▸ **Stated problem**
Write out, exactly as given, every line from the one holding "buildBackPanel();" to the one holding "in imported if", including both.

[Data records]

— START —

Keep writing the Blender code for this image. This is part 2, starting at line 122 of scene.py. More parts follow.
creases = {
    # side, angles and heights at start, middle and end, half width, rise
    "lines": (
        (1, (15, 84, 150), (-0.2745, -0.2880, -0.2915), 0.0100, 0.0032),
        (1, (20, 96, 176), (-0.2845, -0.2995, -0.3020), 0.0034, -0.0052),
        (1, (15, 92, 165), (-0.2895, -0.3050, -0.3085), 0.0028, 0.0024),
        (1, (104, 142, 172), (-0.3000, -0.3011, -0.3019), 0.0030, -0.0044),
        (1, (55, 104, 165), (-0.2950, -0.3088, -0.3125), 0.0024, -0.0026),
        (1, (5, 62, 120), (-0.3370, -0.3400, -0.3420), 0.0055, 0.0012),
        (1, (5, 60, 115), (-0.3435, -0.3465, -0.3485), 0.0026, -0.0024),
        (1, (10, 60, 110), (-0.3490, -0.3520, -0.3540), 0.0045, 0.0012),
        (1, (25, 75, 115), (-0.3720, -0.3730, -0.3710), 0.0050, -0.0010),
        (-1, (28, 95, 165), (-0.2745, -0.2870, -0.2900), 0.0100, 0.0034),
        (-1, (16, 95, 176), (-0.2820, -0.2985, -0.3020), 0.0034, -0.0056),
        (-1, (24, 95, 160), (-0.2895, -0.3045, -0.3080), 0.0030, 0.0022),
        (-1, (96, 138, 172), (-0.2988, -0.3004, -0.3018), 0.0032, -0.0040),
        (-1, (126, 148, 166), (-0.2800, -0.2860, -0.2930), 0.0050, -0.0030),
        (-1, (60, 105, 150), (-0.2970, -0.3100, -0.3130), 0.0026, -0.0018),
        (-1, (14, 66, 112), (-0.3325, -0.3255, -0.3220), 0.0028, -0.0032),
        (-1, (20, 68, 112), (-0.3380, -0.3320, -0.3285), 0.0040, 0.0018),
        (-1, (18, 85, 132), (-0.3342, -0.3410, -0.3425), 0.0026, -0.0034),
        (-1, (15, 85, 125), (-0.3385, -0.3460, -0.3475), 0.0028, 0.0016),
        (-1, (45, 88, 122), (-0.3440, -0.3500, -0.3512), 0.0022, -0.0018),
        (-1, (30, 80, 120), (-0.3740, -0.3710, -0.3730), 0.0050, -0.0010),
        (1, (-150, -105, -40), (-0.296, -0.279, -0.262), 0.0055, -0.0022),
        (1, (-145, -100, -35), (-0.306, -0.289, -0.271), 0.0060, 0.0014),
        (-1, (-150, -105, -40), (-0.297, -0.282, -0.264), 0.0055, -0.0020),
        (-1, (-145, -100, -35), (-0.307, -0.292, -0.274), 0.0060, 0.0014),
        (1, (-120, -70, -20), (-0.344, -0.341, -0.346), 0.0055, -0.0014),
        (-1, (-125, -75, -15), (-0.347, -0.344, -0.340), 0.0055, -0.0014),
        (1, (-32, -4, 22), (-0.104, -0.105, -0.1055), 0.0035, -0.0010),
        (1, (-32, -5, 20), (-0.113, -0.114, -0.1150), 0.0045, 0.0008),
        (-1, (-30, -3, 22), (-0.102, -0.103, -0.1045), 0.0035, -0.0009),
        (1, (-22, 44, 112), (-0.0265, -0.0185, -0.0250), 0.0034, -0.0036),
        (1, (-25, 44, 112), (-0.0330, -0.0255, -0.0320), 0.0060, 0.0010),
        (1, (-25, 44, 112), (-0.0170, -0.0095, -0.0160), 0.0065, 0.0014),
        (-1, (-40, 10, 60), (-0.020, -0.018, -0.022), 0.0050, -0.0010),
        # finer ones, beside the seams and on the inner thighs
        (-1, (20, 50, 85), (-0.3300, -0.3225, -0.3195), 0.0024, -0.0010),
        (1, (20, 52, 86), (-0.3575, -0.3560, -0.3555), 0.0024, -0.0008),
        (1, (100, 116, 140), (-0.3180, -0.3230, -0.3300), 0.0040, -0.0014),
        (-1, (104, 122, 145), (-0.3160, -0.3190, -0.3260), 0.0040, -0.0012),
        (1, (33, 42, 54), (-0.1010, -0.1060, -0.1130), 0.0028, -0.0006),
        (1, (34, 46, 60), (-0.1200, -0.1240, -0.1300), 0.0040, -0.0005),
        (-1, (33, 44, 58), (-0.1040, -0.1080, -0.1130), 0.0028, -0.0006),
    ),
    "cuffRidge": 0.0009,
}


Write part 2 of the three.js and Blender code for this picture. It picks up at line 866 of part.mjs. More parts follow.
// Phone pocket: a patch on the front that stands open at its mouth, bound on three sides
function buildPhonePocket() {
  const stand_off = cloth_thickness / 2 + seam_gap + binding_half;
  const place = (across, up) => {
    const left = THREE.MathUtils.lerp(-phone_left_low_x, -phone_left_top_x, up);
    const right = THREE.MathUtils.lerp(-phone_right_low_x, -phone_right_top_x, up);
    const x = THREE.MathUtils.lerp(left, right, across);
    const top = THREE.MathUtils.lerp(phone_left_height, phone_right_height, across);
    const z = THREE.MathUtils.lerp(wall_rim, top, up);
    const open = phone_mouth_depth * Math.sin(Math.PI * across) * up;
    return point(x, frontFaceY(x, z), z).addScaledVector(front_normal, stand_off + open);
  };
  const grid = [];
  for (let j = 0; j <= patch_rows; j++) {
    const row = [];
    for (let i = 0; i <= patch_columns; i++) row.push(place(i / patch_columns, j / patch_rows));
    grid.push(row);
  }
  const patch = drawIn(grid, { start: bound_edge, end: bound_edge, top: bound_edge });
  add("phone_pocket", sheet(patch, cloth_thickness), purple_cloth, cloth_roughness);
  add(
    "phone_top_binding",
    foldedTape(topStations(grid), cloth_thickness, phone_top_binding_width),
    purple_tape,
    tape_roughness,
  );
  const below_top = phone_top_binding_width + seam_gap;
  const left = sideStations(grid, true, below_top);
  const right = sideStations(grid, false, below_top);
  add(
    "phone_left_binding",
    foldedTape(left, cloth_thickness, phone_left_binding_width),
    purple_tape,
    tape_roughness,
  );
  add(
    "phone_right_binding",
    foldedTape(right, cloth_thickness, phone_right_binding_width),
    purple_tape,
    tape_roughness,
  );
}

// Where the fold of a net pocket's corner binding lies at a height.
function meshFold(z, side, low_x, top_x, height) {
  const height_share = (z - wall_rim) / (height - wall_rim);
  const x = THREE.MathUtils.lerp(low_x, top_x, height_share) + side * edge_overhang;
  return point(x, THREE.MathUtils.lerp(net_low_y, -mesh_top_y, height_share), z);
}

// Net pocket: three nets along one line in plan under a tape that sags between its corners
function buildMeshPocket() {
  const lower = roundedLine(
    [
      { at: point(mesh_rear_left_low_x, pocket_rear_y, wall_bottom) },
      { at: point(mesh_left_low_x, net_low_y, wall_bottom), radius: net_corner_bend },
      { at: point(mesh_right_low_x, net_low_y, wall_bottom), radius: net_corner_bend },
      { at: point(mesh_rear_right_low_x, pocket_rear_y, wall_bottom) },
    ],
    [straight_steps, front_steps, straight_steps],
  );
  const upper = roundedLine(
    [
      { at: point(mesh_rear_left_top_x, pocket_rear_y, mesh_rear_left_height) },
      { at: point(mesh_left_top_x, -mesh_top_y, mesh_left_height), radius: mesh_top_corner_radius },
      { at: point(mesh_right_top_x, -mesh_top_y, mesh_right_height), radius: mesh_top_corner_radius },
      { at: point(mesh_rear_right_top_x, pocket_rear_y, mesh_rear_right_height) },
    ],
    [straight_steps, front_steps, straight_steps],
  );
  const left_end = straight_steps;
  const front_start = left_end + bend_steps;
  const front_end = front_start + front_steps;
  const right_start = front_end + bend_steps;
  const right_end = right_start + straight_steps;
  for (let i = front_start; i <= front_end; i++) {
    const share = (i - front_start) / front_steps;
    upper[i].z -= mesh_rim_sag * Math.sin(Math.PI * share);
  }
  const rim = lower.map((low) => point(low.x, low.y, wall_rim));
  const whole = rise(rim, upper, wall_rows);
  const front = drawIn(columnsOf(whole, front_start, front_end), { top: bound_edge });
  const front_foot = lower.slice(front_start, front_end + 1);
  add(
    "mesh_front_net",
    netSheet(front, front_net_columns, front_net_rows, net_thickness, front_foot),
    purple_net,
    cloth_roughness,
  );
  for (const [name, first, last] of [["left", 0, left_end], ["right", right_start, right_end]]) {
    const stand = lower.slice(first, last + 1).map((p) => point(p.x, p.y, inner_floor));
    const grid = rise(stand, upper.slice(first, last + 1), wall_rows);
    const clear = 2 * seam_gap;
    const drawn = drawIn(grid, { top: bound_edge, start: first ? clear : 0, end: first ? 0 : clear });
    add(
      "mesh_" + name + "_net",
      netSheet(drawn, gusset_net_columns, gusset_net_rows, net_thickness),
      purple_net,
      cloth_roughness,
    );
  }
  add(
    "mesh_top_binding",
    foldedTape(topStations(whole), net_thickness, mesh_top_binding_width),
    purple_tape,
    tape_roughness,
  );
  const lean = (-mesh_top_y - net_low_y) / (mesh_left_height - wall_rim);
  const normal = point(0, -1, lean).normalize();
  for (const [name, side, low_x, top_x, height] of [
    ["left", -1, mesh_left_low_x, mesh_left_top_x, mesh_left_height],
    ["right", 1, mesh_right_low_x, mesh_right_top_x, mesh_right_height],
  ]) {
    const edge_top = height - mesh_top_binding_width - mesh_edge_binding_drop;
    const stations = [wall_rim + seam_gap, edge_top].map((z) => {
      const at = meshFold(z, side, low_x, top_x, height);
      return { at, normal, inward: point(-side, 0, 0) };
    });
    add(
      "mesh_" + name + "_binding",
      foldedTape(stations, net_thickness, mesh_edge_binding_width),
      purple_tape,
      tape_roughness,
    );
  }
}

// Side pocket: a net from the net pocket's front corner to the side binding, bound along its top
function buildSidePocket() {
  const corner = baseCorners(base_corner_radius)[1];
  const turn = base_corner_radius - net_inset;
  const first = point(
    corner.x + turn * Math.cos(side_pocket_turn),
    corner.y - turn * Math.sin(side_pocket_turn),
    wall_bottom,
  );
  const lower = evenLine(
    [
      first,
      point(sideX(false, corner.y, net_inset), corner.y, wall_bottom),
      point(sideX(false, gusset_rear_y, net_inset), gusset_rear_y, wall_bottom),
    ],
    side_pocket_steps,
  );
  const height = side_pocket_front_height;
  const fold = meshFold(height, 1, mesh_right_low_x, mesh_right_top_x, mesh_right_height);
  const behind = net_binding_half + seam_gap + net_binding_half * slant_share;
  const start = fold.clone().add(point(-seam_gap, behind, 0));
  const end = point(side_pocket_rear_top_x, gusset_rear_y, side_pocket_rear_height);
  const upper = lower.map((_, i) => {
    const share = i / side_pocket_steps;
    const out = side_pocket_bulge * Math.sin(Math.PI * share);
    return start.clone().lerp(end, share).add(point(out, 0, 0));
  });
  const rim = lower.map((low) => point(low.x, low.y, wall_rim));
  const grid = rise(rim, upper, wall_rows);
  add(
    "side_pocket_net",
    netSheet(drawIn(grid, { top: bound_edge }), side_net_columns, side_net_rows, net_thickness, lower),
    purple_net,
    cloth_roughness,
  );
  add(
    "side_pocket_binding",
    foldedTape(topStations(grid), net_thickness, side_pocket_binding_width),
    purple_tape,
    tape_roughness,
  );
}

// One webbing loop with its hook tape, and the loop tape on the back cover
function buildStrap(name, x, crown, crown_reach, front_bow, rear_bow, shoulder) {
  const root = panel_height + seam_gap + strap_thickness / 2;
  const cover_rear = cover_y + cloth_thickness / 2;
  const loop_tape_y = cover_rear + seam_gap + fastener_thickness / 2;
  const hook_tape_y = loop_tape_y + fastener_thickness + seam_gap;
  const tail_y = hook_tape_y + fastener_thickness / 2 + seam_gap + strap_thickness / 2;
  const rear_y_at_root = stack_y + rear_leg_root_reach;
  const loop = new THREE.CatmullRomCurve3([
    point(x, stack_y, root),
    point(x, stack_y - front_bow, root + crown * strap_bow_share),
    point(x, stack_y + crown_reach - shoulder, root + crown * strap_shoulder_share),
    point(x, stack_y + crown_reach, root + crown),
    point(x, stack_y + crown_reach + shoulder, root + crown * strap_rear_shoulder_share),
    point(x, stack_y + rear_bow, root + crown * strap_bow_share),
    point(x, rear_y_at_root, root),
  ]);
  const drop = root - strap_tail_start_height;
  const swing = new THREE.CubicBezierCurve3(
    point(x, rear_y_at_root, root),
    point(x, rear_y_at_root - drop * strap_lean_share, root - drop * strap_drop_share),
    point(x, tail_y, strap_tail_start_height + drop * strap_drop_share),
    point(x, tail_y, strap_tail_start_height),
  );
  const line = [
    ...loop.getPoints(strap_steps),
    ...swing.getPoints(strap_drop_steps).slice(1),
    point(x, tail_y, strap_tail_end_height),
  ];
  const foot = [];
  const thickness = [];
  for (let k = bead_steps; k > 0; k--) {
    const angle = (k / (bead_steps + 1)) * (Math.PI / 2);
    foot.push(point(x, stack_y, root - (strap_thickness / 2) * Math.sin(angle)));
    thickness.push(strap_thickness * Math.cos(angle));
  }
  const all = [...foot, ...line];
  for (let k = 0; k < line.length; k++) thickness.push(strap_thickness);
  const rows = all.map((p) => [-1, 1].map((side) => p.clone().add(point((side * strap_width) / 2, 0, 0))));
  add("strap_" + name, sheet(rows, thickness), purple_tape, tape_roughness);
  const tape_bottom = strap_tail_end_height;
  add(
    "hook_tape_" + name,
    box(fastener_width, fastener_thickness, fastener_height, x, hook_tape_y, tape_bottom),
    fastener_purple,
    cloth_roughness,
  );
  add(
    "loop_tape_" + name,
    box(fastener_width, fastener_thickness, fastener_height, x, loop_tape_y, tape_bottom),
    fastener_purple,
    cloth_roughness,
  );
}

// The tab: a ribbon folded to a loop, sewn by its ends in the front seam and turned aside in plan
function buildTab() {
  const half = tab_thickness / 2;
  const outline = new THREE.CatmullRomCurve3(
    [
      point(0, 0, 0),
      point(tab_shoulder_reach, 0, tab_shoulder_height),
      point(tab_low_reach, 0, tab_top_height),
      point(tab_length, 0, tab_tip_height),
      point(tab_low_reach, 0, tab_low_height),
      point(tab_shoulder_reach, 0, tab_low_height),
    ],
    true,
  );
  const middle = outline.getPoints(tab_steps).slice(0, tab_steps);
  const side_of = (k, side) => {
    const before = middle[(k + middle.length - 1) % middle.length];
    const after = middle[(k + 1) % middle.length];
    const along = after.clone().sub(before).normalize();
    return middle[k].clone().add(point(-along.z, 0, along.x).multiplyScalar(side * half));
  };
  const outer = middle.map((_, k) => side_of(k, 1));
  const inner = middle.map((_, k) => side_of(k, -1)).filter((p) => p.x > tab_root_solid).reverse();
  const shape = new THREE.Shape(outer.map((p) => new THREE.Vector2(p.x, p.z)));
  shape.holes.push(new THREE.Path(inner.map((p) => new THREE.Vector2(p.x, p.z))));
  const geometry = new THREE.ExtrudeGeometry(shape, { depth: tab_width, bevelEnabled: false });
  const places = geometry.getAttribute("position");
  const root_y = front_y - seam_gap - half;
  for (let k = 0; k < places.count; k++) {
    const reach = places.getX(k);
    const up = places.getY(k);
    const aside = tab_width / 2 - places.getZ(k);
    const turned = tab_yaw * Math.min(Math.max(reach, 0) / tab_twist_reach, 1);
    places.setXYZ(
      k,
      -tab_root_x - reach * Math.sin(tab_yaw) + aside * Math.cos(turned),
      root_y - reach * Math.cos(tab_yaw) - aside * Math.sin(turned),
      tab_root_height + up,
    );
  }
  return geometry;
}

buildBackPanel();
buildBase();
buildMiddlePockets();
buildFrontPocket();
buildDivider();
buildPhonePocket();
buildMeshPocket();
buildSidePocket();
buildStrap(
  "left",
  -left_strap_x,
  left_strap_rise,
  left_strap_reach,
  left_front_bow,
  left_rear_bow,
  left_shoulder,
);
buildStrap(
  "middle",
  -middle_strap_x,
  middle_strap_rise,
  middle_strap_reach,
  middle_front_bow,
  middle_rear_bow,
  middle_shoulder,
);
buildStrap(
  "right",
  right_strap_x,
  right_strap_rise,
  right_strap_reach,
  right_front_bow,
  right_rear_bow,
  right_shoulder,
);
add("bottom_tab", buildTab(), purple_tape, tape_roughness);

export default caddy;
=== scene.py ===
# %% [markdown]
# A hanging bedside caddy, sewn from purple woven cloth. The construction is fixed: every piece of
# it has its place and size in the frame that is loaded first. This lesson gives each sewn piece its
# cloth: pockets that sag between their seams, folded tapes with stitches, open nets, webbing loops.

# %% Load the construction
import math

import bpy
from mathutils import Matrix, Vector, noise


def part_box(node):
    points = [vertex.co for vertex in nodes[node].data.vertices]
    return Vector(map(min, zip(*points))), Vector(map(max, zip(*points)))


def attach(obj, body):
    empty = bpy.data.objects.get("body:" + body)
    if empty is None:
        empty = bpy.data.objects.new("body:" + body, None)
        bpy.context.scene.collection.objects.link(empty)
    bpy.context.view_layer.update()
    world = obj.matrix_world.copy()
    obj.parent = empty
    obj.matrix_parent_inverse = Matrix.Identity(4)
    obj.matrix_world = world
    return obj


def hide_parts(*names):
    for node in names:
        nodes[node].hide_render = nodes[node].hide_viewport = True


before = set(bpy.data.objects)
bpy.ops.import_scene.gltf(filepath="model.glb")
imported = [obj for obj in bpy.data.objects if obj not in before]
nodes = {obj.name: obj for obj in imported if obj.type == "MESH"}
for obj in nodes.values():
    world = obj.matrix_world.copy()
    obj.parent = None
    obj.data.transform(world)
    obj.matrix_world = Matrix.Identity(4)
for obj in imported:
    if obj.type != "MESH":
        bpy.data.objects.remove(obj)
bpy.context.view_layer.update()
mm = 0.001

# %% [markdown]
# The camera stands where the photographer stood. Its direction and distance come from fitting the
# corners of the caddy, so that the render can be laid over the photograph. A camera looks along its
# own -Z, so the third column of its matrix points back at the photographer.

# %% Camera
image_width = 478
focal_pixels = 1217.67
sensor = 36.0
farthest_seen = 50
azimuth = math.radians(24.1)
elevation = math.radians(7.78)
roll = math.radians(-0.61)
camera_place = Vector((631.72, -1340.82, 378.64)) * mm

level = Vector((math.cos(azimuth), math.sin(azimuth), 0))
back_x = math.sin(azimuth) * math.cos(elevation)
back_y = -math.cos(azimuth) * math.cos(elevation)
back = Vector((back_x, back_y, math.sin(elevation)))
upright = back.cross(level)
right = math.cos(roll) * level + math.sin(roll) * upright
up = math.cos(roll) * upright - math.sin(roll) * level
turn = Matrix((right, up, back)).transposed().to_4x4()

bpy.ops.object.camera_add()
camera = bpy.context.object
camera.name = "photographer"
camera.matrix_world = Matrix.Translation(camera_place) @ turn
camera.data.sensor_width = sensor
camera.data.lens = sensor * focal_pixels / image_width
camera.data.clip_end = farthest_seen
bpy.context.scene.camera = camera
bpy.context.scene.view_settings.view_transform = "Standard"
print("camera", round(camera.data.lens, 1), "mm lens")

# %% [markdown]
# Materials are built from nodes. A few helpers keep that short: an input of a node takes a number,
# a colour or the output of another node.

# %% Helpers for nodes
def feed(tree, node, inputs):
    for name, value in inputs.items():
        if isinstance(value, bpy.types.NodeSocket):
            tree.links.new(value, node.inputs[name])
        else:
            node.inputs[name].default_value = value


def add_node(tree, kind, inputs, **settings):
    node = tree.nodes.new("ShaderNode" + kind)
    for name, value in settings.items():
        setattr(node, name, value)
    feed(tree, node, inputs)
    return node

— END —

▸ **Output for this task**
buildBackPanel();
buildBase();
buildMiddlePockets();
buildFrontPocket();
buildDivider();
buildPhonePocket();
buildMeshPocket();
buildSidePocket();
buildStrap(
  "left",
  -left_strap_x,
  left_strap_rise,
  left_strap_reach,
  left_front_bow,
  left_rear_bow,
  left_shoulder,
);
buildStrap(
  "middle",
  -middle_strap_x,
  middle_strap_rise,
  middle_strap_reach,
  middle_front_bow,
  middle_rear_bow,
  middle_shoulder,
);
buildStrap(
  "right",
  right_strap_x,
  right_strap_rise,
  right_strap_reach,
  right_front_bow,
  right_rear_bow,
  right_shoulder,
);
add("bottom_tab", buildTab(), purple_tape, tape_roughness);

export default caddy;
=== scene.py ===
# %% [markdown]
# A hanging bedside caddy, sewn from purple woven cloth. The construction is fixed: every piece of
# it has its place and size in the frame that is loaded first. This lesson gives each sewn piece its
# cloth: pockets that sag between their seams, folded tapes with stitches, open nets, webbing loops.

# %% Load the construction
import math

import bpy
from mathutils import Matrix, Vector, noise


def part_box(node):
    points = [vertex.co for vertex in nodes[node].data.vertices]
    return Vector(map(min, zip(*points))), Vector(map(max, zip(*points)))


def attach(obj, body):
    empty = bpy.data.objects.get("body:" + body)
    if empty is None:
        empty = bpy.data.objects.new("body:" + body, None)
        bpy.context.scene.collection.objects.link(empty)
    bpy.context.view_layer.update()
    world = obj.matrix_world.copy()
    obj.parent = empty
    obj.matrix_parent_inverse = Matrix.Identity(4)
    obj.matrix_world = world
    return obj


def hide_parts(*names):
    for node in names:
        nodes[node].hide_render = nodes[node].hide_viewport = True


before = set(bpy.data.objects)
bpy.ops.import_scene.gltf(filepath="model.glb")
imported = [obj for obj in bpy.data.objects if obj not in before]
nodes = {obj.name: obj for obj in imported if obj.type == "MESH"}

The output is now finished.